Check out the #FishToYourDoor campaign in Cornwall, UK. Perhaps something similar is happening where you live.
3. Fin-to-tail cooking
Sustainability is not only about how fish are caught, it’s also about minimising waste. Fish heads, which are often discarded, make a delicious curry. In fact, fish-head curry is a family favourite in Malaysian and Singaporean households.
Fish bones can be used to make a tasty stock and scraps can be used to make dips and sauces. If you’re brave enough, even eyeballs can be made into delicious morsels. Josh Niland, Australian chef and restaurant owner, turns them into chips in The Whole Fish Cookbook.

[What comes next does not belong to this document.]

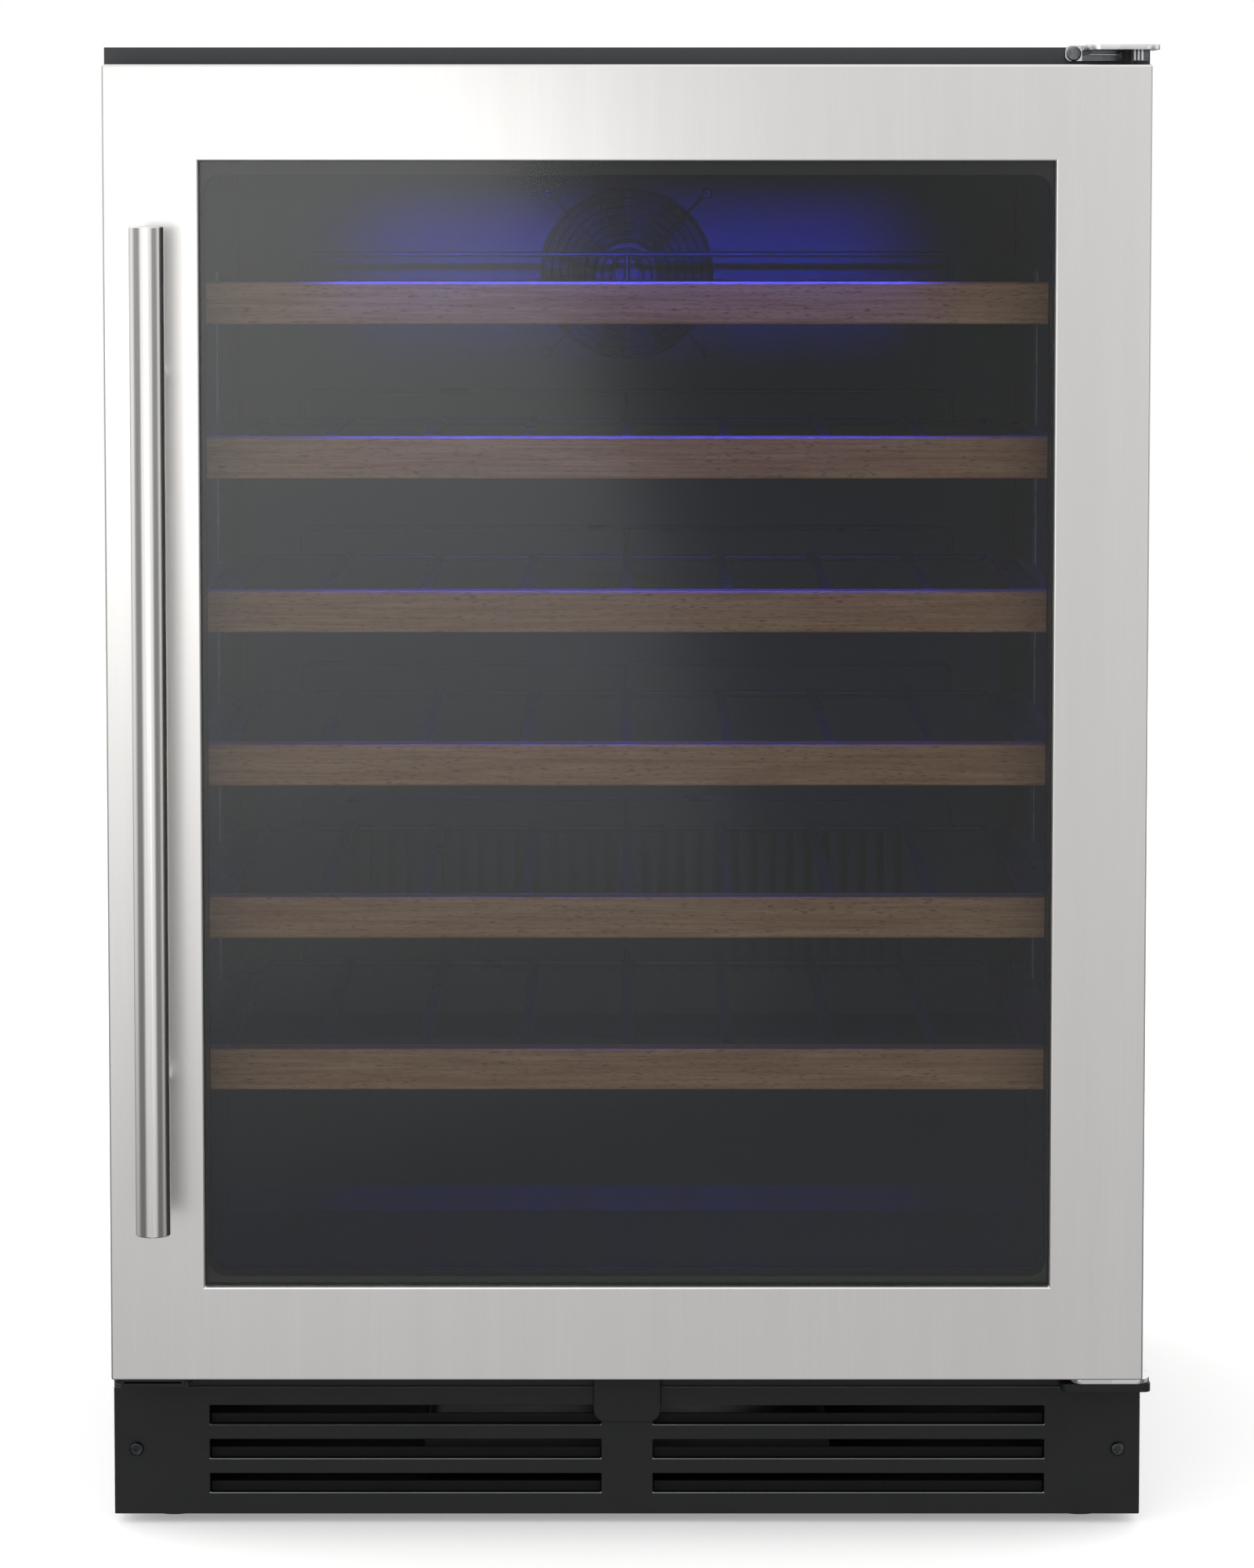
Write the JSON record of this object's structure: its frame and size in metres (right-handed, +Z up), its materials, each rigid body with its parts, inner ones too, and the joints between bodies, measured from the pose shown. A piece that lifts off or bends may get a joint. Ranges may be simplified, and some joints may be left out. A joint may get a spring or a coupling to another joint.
{
  "type": "wine cooler",
  "caption": "Under-counter wine cooler with a framed glass door, a bar handle, wire shelves with wooden fronts and a slotted kick plate.",
  "frame": {"origin": "on the floor under the middle of the cooler's bounding box", "axes": "+Z up, the door and handle face -Y, +X is to the viewer's right"},
  "size_m": [0.6, 0.6248, 0.855],
  "materials": {
    "charcoal_paint": "charcoal powder coat with a fine texture",
    "black_paint": "black satin powder coat",
    "galvanised_sheet": "plain galvanised sheet",
    "door_steel": "stainless, fine vertical brushing",
    "handle_steel": "stainless, satin polish",
    "zinc_plate": "bright zinc plate",
    "black_wire": "black coated steel wire",
    "beech": "clear lacquered beech",
    "liner_plastic": "dark moulded liner, satin",
    "black_plastic": "black moulded plastic",
    "foam": "rigid insulating foam",
    "seal_rubber": "black magnetic seal",
    "tinted_glass": "grey tinted pane",
    "display_glass": "smoked display window",
    "light_lens": "blue light lens",
    "fin_aluminium": "plain fins"
  },
  "bodies": {
    "cabinet": {"cabinet_shell": "charcoal_paint", "cross_rail": "black_paint", "kick_plate": "black_paint", "kick_screw_left": "black_paint", "kick_screw_right": "black_paint", "lower_hinge": "black_paint", "spare_bracket": "black_paint", "compressor": "black_paint", "condenser_coil": "black_paint", "rear_sheet": "galvanised_sheet", "machine_cover": "galvanised_sheet", "base_pan": "galvanised_sheet", "upper_hinge": "zinc_plate", "slide_rails_left": "zinc_plate", "slide_rails_right": "zinc_plate", "fan_grille": "black_wire", "inner_liner": "liner_plastic", "evaporator_cover": "liner_plastic", "kick_tab": "black_plastic", "evaporator_fan_frame": "black_plastic", "condenser_fan_frame": "black_plastic", "sensor_cover": "black_plastic", "control_housing": "black_plastic", "drip_tray": "black_plastic", "mains_inlet": "black_plastic", "insulation_foam": "foam", "display_lens": "display_glass", "led_lens": "light_lens", "evaporator_coil": "fin_aluminium"},
    "door": {"door_frame": "door_steel", "door_core": "black_plastic", "outer_glass": "tinted_glass", "inner_glass": "tinted_glass", "glazing_bead": "black_plastic", "door_gasket": "seal_rubber", "handle_bar": "handle_steel", "handle_post_upper": "handle_steel", "handle_post_lower": "handle_steel"},
    "shelf_1": {"shelf_fascia_1": "beech", "shelf_rack_1": "black_wire"},
    "shelf_2": {"shelf_fascia_2": "beech", "shelf_rack_2": "black_wire"},
    "shelf_3": {"shelf_fascia_3": "beech", "shelf_rack_3": "black_wire"},
    "shelf_4": {"shelf_fascia_4": "beech", "shelf_rack_4": "black_wire"},
    "shelf_5": {"shelf_fascia_5": "beech", "shelf_rack_5": "black_wire"},
    "shelf_6": {"shelf_fascia_6": "beech", "shelf_rack_6": "black_wire"},
    "evaporator_fan": {"evaporator_fan_rotor": "black_plastic"},
    "condenser_fan": {"condenser_fan_rotor": "black_plastic"},
    "button_power": {"button_power": "black_plastic"},
    "button_light": {"button_light": "black_plastic"},
    "button_cooler": {"button_cooler": "black_plastic"},
    "button_warmer": {"button_warmer": "black_plastic"},
    "foot_front_left": {"foot_front_left": "black_plastic"},
    "foot_front_right": {"foot_front_right": "black_plastic"},
    "foot_rear_left": {"foot_rear_left": "black_plastic"},
    "foot_rear_right": {"foot_rear_right": "black_plastic"}
  },
  "joints": [
    {"name": "door_hinge", "type": "hinge", "parent": "cabinet", "child": "door", "pos_m": [0.2825, -0.23763, 0], "axis": [0, 0, 1], "range_deg": [0, 105]},
    {"name": "shelf_slide_1", "type": "slide", "parent": "cabinet", "child": "shelf_1", "axis": [0, -1, 0], "range_m": [0, 0.33]},
    {"name": "shelf_slide_2", "type": "slide", "parent": "cabinet", "child": "shelf_2", "axis": [0, -1, 0], "range_m": [0, 0.33]},
    {"name": "shelf_slide_3", "type": "slide", "parent": "cabinet", "child": "shelf_3", "axis": [0, -1, 0], "range_m": [0, 0.33]},
    {"name": "shelf_slide_4", "type": "slide", "parent": "cabinet", "child": "shelf_4", "axis": [0, -1, 0], "range_m": [0, 0.33]},
    {"name": "shelf_slide_5", "type": "slide", "parent": "cabinet", "child": "shelf_5", "axis": [0, -1, 0], "range_m": [0, 0.33]},
    {"name": "shelf_slide_6", "type": "slide", "parent": "cabinet", "child": "shelf_6", "axis": [0, -1, 0], "range_m": [0, 0.33]},
    {"name": "evaporator_fan_spin", "type": "hinge", "parent": "cabinet", "child": "evaporator_fan", "pos_m": [0, 0.23217, 0.716], "axis": [0, 1, 0], "continuous": true},
    {"name": "condenser_fan_spin", "type": "hinge", "parent": "cabinet", "child": "condenser_fan", "pos_m": [-0.018, 0.23738, 0.0753], "axis": [1, 0, 0], "continuous": true},
    {"name": "press_power", "type": "slide", "parent": "cabinet", "child": "button_power", "axis": [0, 1, 0], "range_m": [0, 0.001], "stiffness_N_per_m": 400},
    {"name": "press_light", "type": "slide", "parent": "cabinet", "child": "button_light", "axis": [0, 1, 0], "range_m": [0, 0.001], "stiffness_N_per_m": 400},
    {"name": "press_cooler", "type": "slide", "parent": "cabinet", "child": "button_cooler", "axis": [0, 1, 0], "range_m": [0, 0.001], "stiffness_N_per_m": 400},
    {"name": "press_warmer", "type": "slide", "parent": "cabinet", "child": "button_warmer", "axis": [0, 1, 0], "range_m": [0, 0.001], "stiffness_N_per_m": 400},
    {"name": "level_front_left", "type": "slide", "parent": "cabinet", "child": "foot_front_left", "axis": [0, 0, -1], "range_m": [0, 0.015]},
    {"name": "level_front_right", "type": "slide", "parent": "cabinet", "child": "foot_front_right", "axis": [0, 0, -1], "range_m": [0, 0.015]},
    {"name": "level_rear_left", "type": "slide", "parent": "cabinet", "child": "foot_rear_left", "axis": [0, 0, -1], "range_m": [0, 0.015]},
    {"name": "level_rear_right", "type": "slide", "parent": "cabinet", "child": "foot_rear_right", "axis": [0, 0, -1], "range_m": [0, 0.015]}
  ],
  "couplings": [
    {"joint": "shelf_slide_1", "follows": "door_hinge", "m_per_rad": 0.055},
    {"joint": "shelf_slide_2", "follows": "door_hinge", "m_per_rad": 0.055},
    {"joint": "shelf_slide_3", "follows": "door_hinge", "m_per_rad": 0.055},
    {"joint": "shelf_slide_4", "follows": "door_hinge", "m_per_rad": 0.055},
    {"joint": "shelf_slide_5", "follows": "door_hinge", "m_per_rad": 0.055},
    {"joint": "shelf_slide_6", "follows": "door_hinge", "m_per_rad": 0.055}
  ]
}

If this doesn’t sound like your thing, try fish with edible bones like anchovies, sardines, sprats and smelt. Crispy fried sprats dipped in aioli make a perfect snack.
4. Sustainable dogs and cats
It’s not only humans who can eat sustainable seafood, your pets can too. You can find the blue MSC label on products by Purina, Sheba and several other pet food brands.

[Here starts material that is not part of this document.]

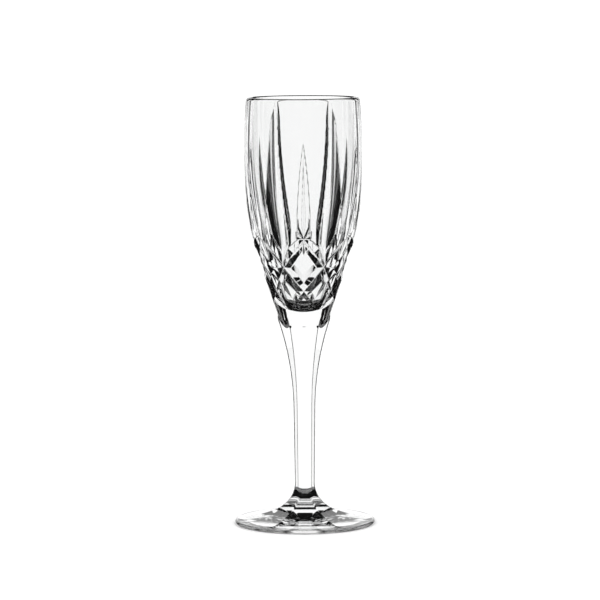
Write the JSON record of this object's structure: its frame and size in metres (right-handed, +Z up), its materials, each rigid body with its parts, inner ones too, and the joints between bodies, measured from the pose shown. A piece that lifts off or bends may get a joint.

Alternatively, if you are just in need of a dog-fix during these difficult times, take a look at @woofs.co.uk on Instagram for happy dogs enjoying sustainable fishy treats!
5. Try sustainable seafood recipes like my zesty tinned fishIn the UK, pilchards, now re-branded as Cornish sardines, were a throwback staple popular with most of our grandparents. Pilchard’s were typically served on toast with the tomato sauce they are canned with.
A more modern, exciting way to enjoy them is with my zesty tinned fish recipe. You can really freshen things up by dousing the fish with half a lemon, a good glug of olive oil and some fresh herbs. It’s a super easy dish and tastes amazing every time.